Introduction to Cognitive Models
Selectable PhD course in methodology, 7.5 credits
After taking this course, the student will:
1. Understand the importance of models in cognitive psychology
2. Be familiar with a range of different types of models used in cognitive psychology
3. Find it easier to read psychology papers that use models
4. Be able to design and fit simple cognitive models
5. Have a basic understanding of model comparison methods
Lectures will cover the following themes: introduction, deterministic models, signal-detection theory, probabilistic models, optimal-observer models, neural models, model comparison methods.
Course materials will be illustrated with examples from the cognitive psychology literature, including the Weber-Fechner model, Steven’s power law model, prospect theory, a Bayesian model of visual search, the slot model of working memory, and the resource model of working memory.
The course will be given in English and consist of lectures, lab sessions, and paper discussions.

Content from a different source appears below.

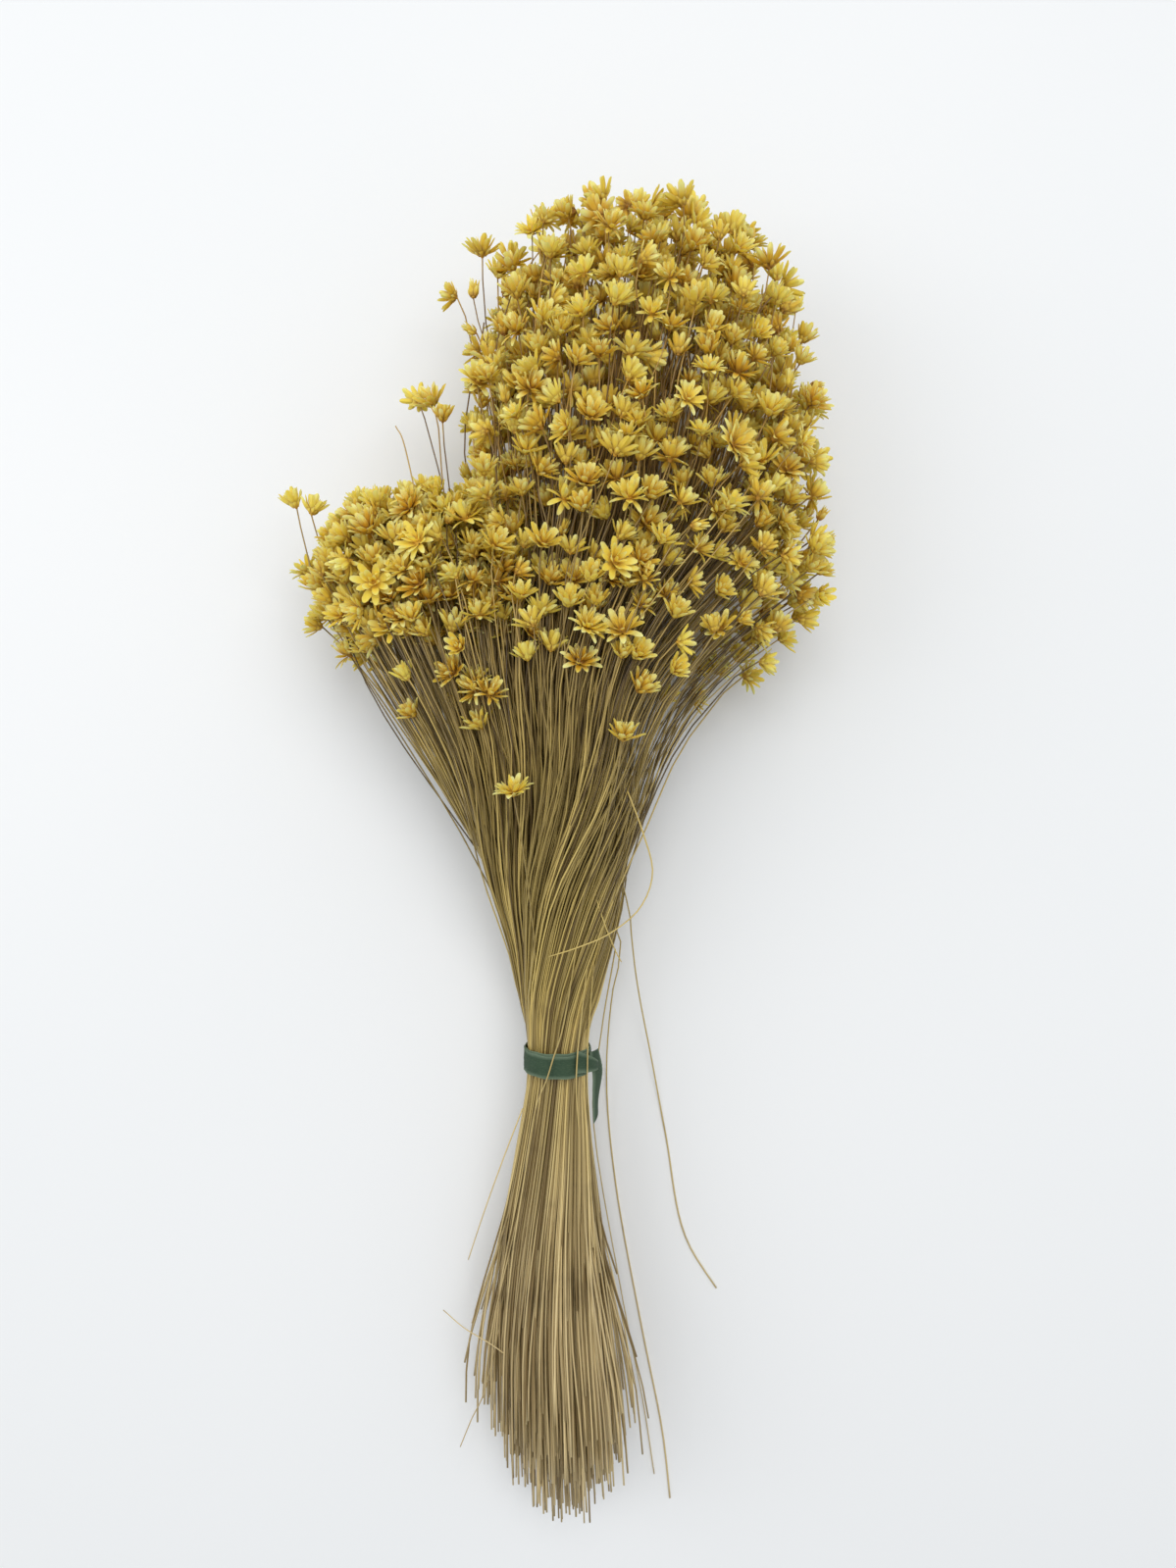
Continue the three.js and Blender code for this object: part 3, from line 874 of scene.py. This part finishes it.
def head_copy(kind, foot, direction, size):
    """A head of that kind with its foot at a point, facing a direction."""
    turned = direction.to_track_quat("Z", "Y").to_matrix().to_4x4()
    spin = Matrix.Rotation(rng.uniform(0, 2 * math.pi), 4, "Z")
    matrix = Matrix.Translation(foot) @ turned @ spin @ Matrix.Scale(size, 4)
    return copy_of(HEADS[kind], matrix, head_tone=float(np.clip(rng.normal(*HEAD_TONES), 0, 1)))


LOWEST = 0.15 * MM  # how far above the table the lowest of a piece lies
FLATTENED = 0.02  # what is left of the depth of anything pressed down by the table


def press_on_table(mesh):
    """Flattens what would reach into the table."""
    points = places_of(mesh)
    points[:, 2] = np.maximum(points[:, 2], LOWEST + np.minimum(points[:, 2], 0) * FLATTENED)
    mesh.vertices.foreach_set("co", points.ravel())


def bend_to(path, direction):
    """Turns the end of a stem to meet its head."""
    end = Vector(path[-1])
    start = Vector(path[-2])
    middle = end - direction * HEAD_BEND
    path[-2] = (start + middle) / 2
    path[-1] = end
    return path


def from_tie(points):
    """Points in metres, from millimetres right of the tie's middle, along from it and above the table."""
    return np.array(points) * MM + np.array((TIE.x, TIE.y, 0))


# Heads that stand out of the mass: outside its edge, and low down among the stems.
STRAY_HEADS = from_tie(
    [
        (-41, 311, 52), (-33, 304, 66), (-31, 329, 50), (-57, 269, 48), (-49, 262, 60), (-44, 251, 72),
        (98, 306, 50), (104, 216, 60), (99, 199, 74), (77, 180, 84), (-100, 221, 50), (-96, 176, 44),
        (-55, 137, 62), (-10, 156, 80), (-29, 145, 76), (31, 144, 82), (25, 156, 86), (-38, 152, 74),
        (44, 152, 80), (12, 166, 88), (-107, 225, 46), (60, 166, 84), (-28, 131, 72), (69, 172, 78),
    ]
)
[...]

The lab sessions and paper discussions will connect to materials discussed earlier in the lectures. For example, the lecture about deterministic models may be followed by both a lab session in which students will fit the Weber-Fechner law and Steven’s power law to a simple data set and a paper discussion about literature related to these laws. This way, students are presented with each of the main topics three times in different ways, which should increase their understanding and consolidation of the materials.
Since this is an introductory course, the materials will be presented in a way that requires no advanced mathematical knowledge or programming experience. All math will be introduced slowly and intuitively.
There will be a take-home exam, which is aimed at testing the student’s general understanding of the materials. In addition, students will hand in short reports of their solutions to the lab session assignments and be present at the paper discussion sessions. The final grade will be based for 50% on the exam and for 50% on the lab reports.
The literature will consist of a syllabus (produced by the course instructor), journal papers, book chapters, and freely available online resources.